A Survey of Geometric Vision

doi:10.1201/9781315220352-25

ABSTRACT

Vision is one of the most powerful sensing modalities. In robotics, machine vision techniques have been extensively used in applications such as manufacturing, visual servoing [7, 30], navigation [9, 26, 50, 51], and robotic mapping [58]. Here the main problem is how to reconstruct both the pose of the camera and the three-dimensional (3-D) structure of the scene. This reconstruction inevitably requires a good understanding of the geometry of image formation and 3-D reconstruction.
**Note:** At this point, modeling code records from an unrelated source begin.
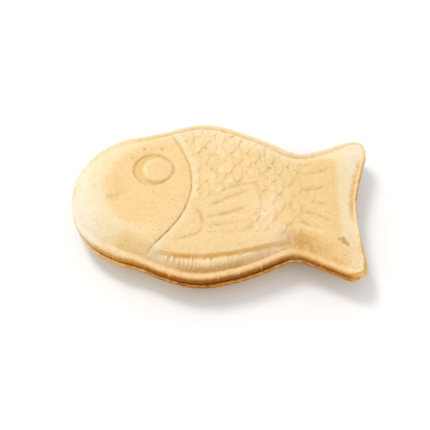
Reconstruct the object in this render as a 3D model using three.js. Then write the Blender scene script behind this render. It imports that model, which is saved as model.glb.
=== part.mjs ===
// Fish-shaped filled pastry: two moulded wafer halves, shut face to face along a level seam.
// Each half has a flat mating face, an upright rim with a rounded bead, a crease, a slope and a
// raised field that carries the fish: eye, mouth, gill line, side fin, scales, belly and tail rays.
// Millimetres, +Z up, the head towards -X, the belly towards -Y, the underside resting on z = 0.
import * as THREE from 'three';

// ---- Driving dimensions
const SEAM_Z = 12;          // level where the two halves meet
const REST_RISE = 12;       // the lower half is pressed flat this far from the seam
const CREASE_INSET = 3.0;   // crease behind the rim bead, in from the outline
const CREASE_RISE = 3.2;
const BROADER = 2.0;        // the rim along the belly is broader and taller than the back's
const TALLER = 0.4;
const BROAD_START = -20;    // it grows to full breadth between these two places
const BROAD_FULL = -33;
const FIELD_GAP = 1.4;      // from the crease to where the even field of facets starts
const SLOPE_WIDTH = 5.4;    // from the crease up to the raised field
const NOSE_SLOPE_WIDTH = 13;
const CHEEK_SLOPE_WIDTH = 7.5;
const NOSE_START = -38;     // towards the nose the crease fills in and the rim stands taller
const NOSE_END = -54;
const BODY_RISE = 10.1;     // raised field above the seam, at its edge
const BODY_CROWN = 1.3;     // extra rise at the middle of the body
const BODY_HALF_HEIGHT = 38;
const TAIL_RISE = 6.2;
const TAIL_START = 18;      // the body falls to the tail between these two places
const TAIL_END = 46;
const GROOVE_WIDTH = 1.3;
const SETTLE_REACH = 0.47;  // share of a facet that a corner may move to settle on a cut line

// The lower half is a little deeper, and sits askew under the upper one.
const LOWER_DEEPER = 0.9;
const LOWER_TURN = THREE.MathUtils.degToRad(0.9);
const LOWER_SHIFT = [0.9, -0.9];
const PAIR_OFFSET = [-0.43, 1.12];   // brings the middle of the pair's box over the origin

// Section of the rim: inset from the outline and rise from the mating face, then what the broad
// rim adds to each of the two, and the extra rise at the nose.
const CREASE_FILL = 1.9;
const RIM_PROFILE = [
  [2.4, 0, 1.2, 0, 0], [0.3, 0.35, 0, 0, 0], [0, 0.9, 0, 0, 0], [0.1, 3.0, 0.6, 0.2, 0.7],
  [0.45, 3.7, 0.75, 0.3, 0.8], [1.3, 4.0, 0.9, 0.35, 1.0], [2.1, 3.75, 1.4, 0.4, 1.4],
  [CREASE_INSET, CREASE_RISE, BROADER, TALLER, CREASE_FILL],
];

// Outline of the fish at the seam, from the nose along the belly, round the tail and back.
const OUTLINE = [
  [-74.5, -0.1], [-73.3, -10.0], [-69.2, -20.4], [-61.0, -28.8], [-49.7, -35.0], [-39.7, -38.4],
  [-29.7, -43.2], [-18.7, -46.9], [-7.7, -47.8], [4.3, -45.5], [15.8, -41.8], [26.3, -37.1],
  [34.8, -34.1], [43.5, -36.9], [59.8, -44.6], [65.0, -45.4], [68.9, -42.2], [69.5, -36.4],
  [68.1, -26.1], [67.4, -3.1], [69.6, 8.9], [72.7, 19.9], [74.9, 28.9], [72.9, 34.3],
  [66.3, 34.9], [56.3, 31.5], [47.3, 28.5], [40.8, 27.7], [34.3, 29.5], [24.3, 35.4],
  [2.3, 44.8], [-6.7, 46.6], [-16.7, 45.6], [-27.7, 42.0], [-50.6, 35.7], [-60.4, 29.6],
  [-68.1, 21.3], [-73.0, 11.4],
];

// Lines of the relief on the raised field.
const EYE = { centre: [-33.7, 11.7], radius: 10.2, sunk: 0.4, groove: 0.4 };
const PUPIL = { centre: [-32.0, 12.2], radius: 7.5, rise: 0.8 };
const GILL_LINE = [
  [-24.7, 33.7], [-20.7, 26.2], [-16.2, 15.2], [-14.7, 6.2], [-15.2, -2.8], [-18.7, -13.8],
  [-23.7, -21.8], [-29.7, -29.8], [-34.7, -36.4],
];
const MOUTH_LINE = [[-55.8, -4.4], [-53.3, -4], [-51.3, -2.8], [-50.1, -1]];
const FIN_BASE_LINE = [
  [-14.7, -11], [-11.7, -12.5], [-9.5, -16], [-8.7, -20], [-9.2, -25], [-14, -26.8],
  [-24.7, -29],
];
const FIN_EDGE_LINE = [
  [-9.7, -5.1], [-2.7, -3.1], [2.3, -0.1], [12.3, 2.9], [17, 3.2], [18.5, -1.5], [20.3, -8],
  [19.3, -13.6], [14.5, -17], [14.5, -21.5], [10.3, -24.6], [2.3, -25.9], [-5.7, -26.6],
];
const FIN_RAY_LINES = [
  [[-5.7, -10.1], [-0.7, -7.6], [4.3, -4.6], [15.3, -0.1]],
  [[-4.7, -16.1], [4.3, -14.1], [12.3, -11.6]],
  [[-4.7, -21.1], [2.5, -20.5], [9.8, -19.6]],
];
const TAIL_RAY_LINES = [
  [[38.8, 11.9], [44.9, 12.9], [50.9, 14.4], [56, 16.9]],
  [[39.8, 2.2], [47.9, 3.8], [56, 6.3]],
  [[44.9, -3.8], [49.5, -5.2], [54, -6.4]],
  [[35.8, -9.9], [45.9, -11.4], [50.9, -13.9], [55, -16.5]],
];
const BELLY_EDGE_LINE = [
  [-40, -34.6], [-33.9, -34.9], [-26.8, -35.5], [-19.6, -36.6], [-10.1, -36.9], [-0.6, -35.7],
  [7.5, -34.1], [13.7, -32.4], [19.5, -30.4], [24.3, -28.7], [29.5, -26.4], [34, -24],
];
const BELLY_STEP = 1.8;
const BELLY_STEP_WIDTH = 1.4;
const BELLY_END = 27;

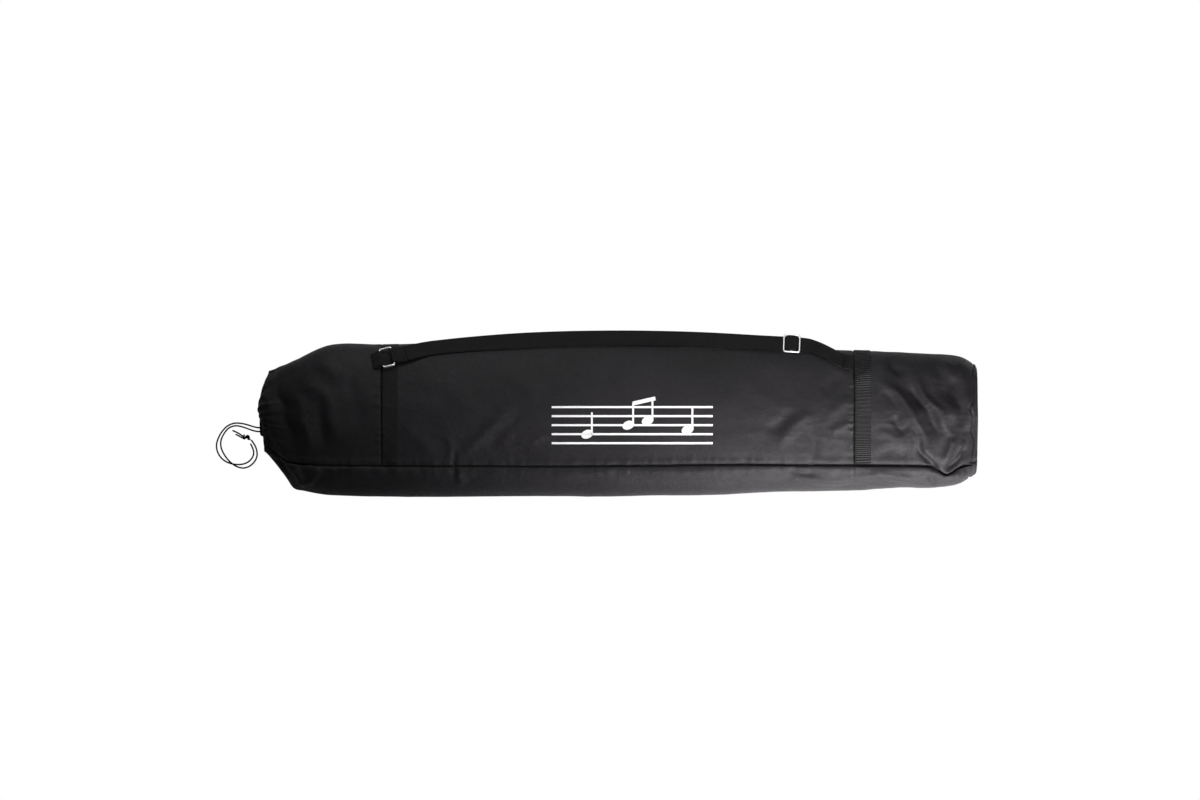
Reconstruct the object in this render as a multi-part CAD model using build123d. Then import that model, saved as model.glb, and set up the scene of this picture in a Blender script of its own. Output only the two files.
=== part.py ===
"""Drawstring carry bag for stands, lying on its back panel, in millimetres.

+X runs along the bag from the drawn mouth to the sewn base, +Y points to the side that carries the shoulder
strap, and +Z points up out of the front panel. The origin is on the surface that the bag lies on, under the
middle of the bag and its strap.
"""

import math
import os

from build123d import *

# ---------------------------------------------------------------- driving dimensions
CLOTH = 1.2  # coated cloth with its lining
WEB = 1.2  # thickness of one layer of webbing
WEB_WIDTH = 25.4  # inch webbing
SKIN_GAP = 0.15  # between pieces that lie on each other
SEAM_GAP = 0.2  # between two panels where they are sewn together
FLOOR = WEB + SKIN_GAP  # height of the back panel, which lies on the girth webbing
BINDING, BINDING_THICK = 8.0, 1.0  # tape that binds the seam allowances inside

MOUTH_SEAM_X = -368.0  # girth seam between the mouth panel and the middle panel
BASE_SEAM_X = 367.0  # girth seam between the middle panel and the base panel

# Sections across the bag: x, lowest y, highest y, height of the underside over FLOOR, height of the top, y of
# the front seam.
STATIONS = [
    (-550.0, -50.0, 61.0, 5.0, 74.0, -41.0),
    (-538.0, -72.0, 67.0, 0.0, 81.0, -59.0),
    (-518.0, -100.5, 74.0, 0.0, 91.0, -71.5),
    (-506.0, -116.0, 80.5, 0.0, 96.0, -76.5),
    (-480.0, -123.5, 95.0, 0.0, 104.0, -78.5),
    (-455.0, -128.0, 107.0, 0.0, 107.0, -79.5),
    (-430.0, -129.0, 111.0, 0.0, 109.0, -80.0),
    (-400.0, -129.5, 110.2, 0.0, 110.0, -80.0),
    (MOUTH_SEAM_X, -129.5, 109.0, 0.0, 110.0, -80.5),
    (-180.0, -130.0, 113.0, 0.0, 111.0, -81.0),
    (0.0, -129.0, 114.0, 0.0, 111.0, -80.0),
    (190.0, -125.0, 110.0, 0.0, 109.0, -78.0),
    (BASE_SEAM_X, -119.5, 97.0, 0.0, 104.0, -78.5),
    (440.0, -116.5, 94.0, 0.0, 101.0, -79.0),
    (502.0, -115.0, 90.0, 0.0, 98.0, -80.0),
    (533.0, -109.5, 88.0, 0.0, 94.0, -82.0),
    (547.0, -101.0, 82.5, 4.0, 88.0, -77.0),
    (557.0, -88.0, 67.0, 9.0, 79.0, -66.0),
]

MOUTH_Y, MOUTH_Z = -12.0, 38.0  # centre of the drawn mouth
MOUTH_RADIUS = 14.0  # of the hole that the drawstring leaves
CHANNEL_RADIUS = 4.5  # of the hem that the drawstring runs in
CORD = 2.5  # diameter of the drawstring
EXIT_ANGLE, EXIT_HALF = 225.0, 13.0  # where the two ends leave the channel, in degrees from +Y towards +Z

RING_WIRE = 3.0
RING_ACROSS, RING_ALONG = 34.0, 21.0  # outside size of the rectangular ring
RING_X, RING_Y = -359.0, 88.5
RING_HEADING, RING_TILT, RING_LIFT = 14.0, 26.0, 6.4
RING_REACH = 16.0  # length of the end that turns round the ring
TAB_REACH, TAB_DROP = 15.0, 1.4  # length of the sewn legs of the tab, and how far they come down to the cloth

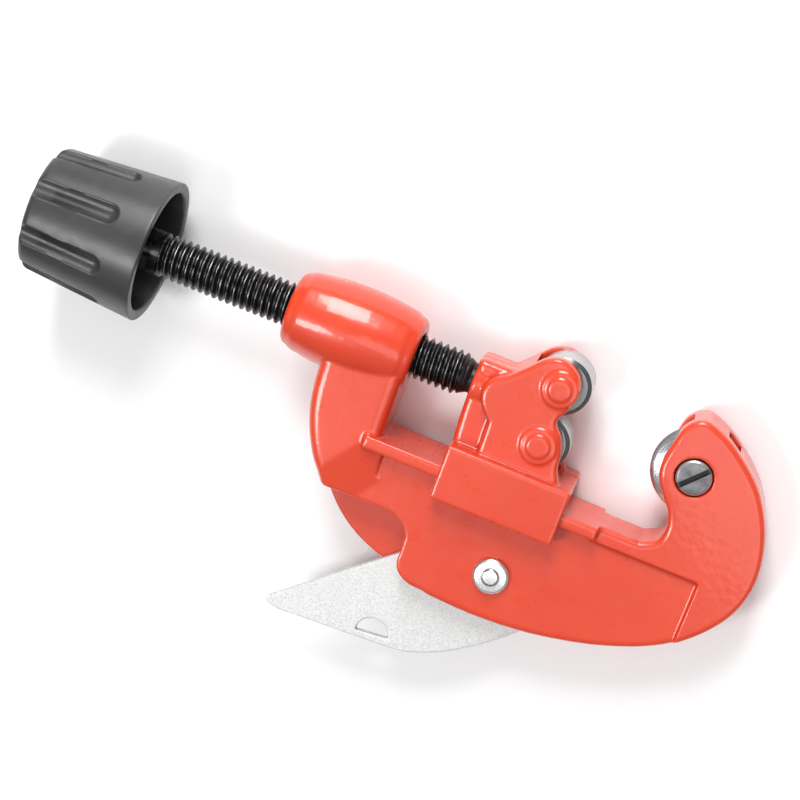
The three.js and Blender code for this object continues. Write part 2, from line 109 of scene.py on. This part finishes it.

In this chapter, we provide a survey of the basic theory and some recent advances in the geometric aspects of the reconstruction problem. Specifically, we introduce the theory and algorithms for reconstruction from two views (e.g., see [29, 31, 33, 40, 67]), multiple views (e.g., see [10, 12, 23, 37, 38, 40]), and a single view (e.g., see [1, 3, 19, 25, 28, 70, 73, 74]). Since this chapter can only provide a brief introduction to these topics, the reader is referred to the book [40] for a more comprehensive treatment. Without any knowledge of the environment, reconstruction of a scene requires multiple images. This is because a single image is merely a 2-D projection of the 3-D world, for which the depth information is lost. When multiple images are available from different known viewpoints, the 3-D location of every point in the scene can be determined uniquely by triangulation (or stereopsis). However, in many applications (especially those for robot vision), the viewpoints are also unknown. Therefore, we need to recover both the scene structure

and the camera poses. In computer vision literature, this is referred to as the “structure from motion” (SFM) problem. To solve this problem, the theory of multiple-view geometry has been developed (e.g., see [10, 12, 23, 33, 37, 38, 40, 67]). In this chapter, we introduce the basic theory of multiple-view geometry and show how it can be used to develop algorithms for reconstruction purposes. Specifically, for the twoview case, we introduce in Section 22.2 the epipolar constraint and the eight-point structure from motion algorithm [29, 33, 40]. For the multiple-view case, we introduce in Section 22.3 the rank conditions on multiple-view matrix [27, 37, 38, 40] and a multiple-view factorization algorithm [37, 40].